President of Kazakh acknowledges wealth inequality after violence grips country

Sebastian Hughes, DCNF

Kazakh President Kassym-Jomart Tokayev validated the frustration of protestors in his country over its wealth inequality and took aim at its elite on Tuesday, Reuters reported.

Tokayev told the country’s parliament that “a group of very profitable companies emerged in the country as well as a group of people wealthy even by international standards,” thanks to his predecessor, Nursultan Nazarbayev, Reuters reported.

“I think it is time they pay their dues to the people of Kazakhstan and help them on a systemic and regular basis,” he said, adding that Kazakhstan’s financial system was “based on the principle ‘everything for friends, and laws for everyone else.’”

He spoke of a plan to close the wealth gap, raise taxes on the mining sector, and eliminate irregularities in state procurement, as well as areas that associates of Nazarbayev have business interests, Reuters reported. Many of the richest people in Kazakhstan include members of the ex-president’s extended family, including his daughter and her husband, though Tokayev did not use specific names in his address.
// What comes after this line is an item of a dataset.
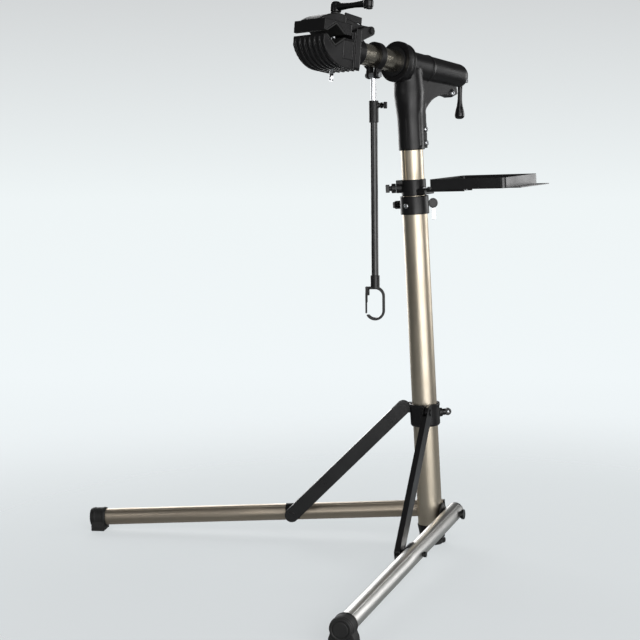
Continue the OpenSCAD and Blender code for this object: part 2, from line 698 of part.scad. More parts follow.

Some Central Asian experts suspect intra-clan infighting between the elite helped stoke the deadly violence that emerged from the protests, which initially concerned the rise in fuel prices, Reuters reported. Kazakh authorities have said that groups aiming to overthrow the government hijacked the protests.

The deployment of Russian-led troops to the country has led to suspicions that Tokayev did not trust his own security forces to protect him during the unrest. Nazarbayev was the head of the security council until he was ousted Wednesday, Reuters reported.

Luke Coffey, director of the Douglas and Sarah Allison Center for Foreign Policy at the Heritage Foundation, told the Daily Caller News Foundation it was possible that Tokayev could have realized that Nazarbayev “is still very popular among the security forces and the armed forces” and required “backup.”

If so, the welcoming of outside forces was to protect Tokayev from those more sympathetic to his predecessor, rather than quell the unrest, he told the DCNF.

Tokayev permitted his forces to “shoot to kill” protestors on Friday in order to shut them down, the Associated Press reported. About 50 activists have been taken from their homes and arrested since the protests began, Botagoz Issayeva, a Kazakh rights activist in Sweden who is in contact with civil society groups in the country, told Reuters.

“Right now in the country there is a quiet terror. Everyone is frightened,” Issayeva said. “We don’t even know where they’ve been taken and what state they’re in.”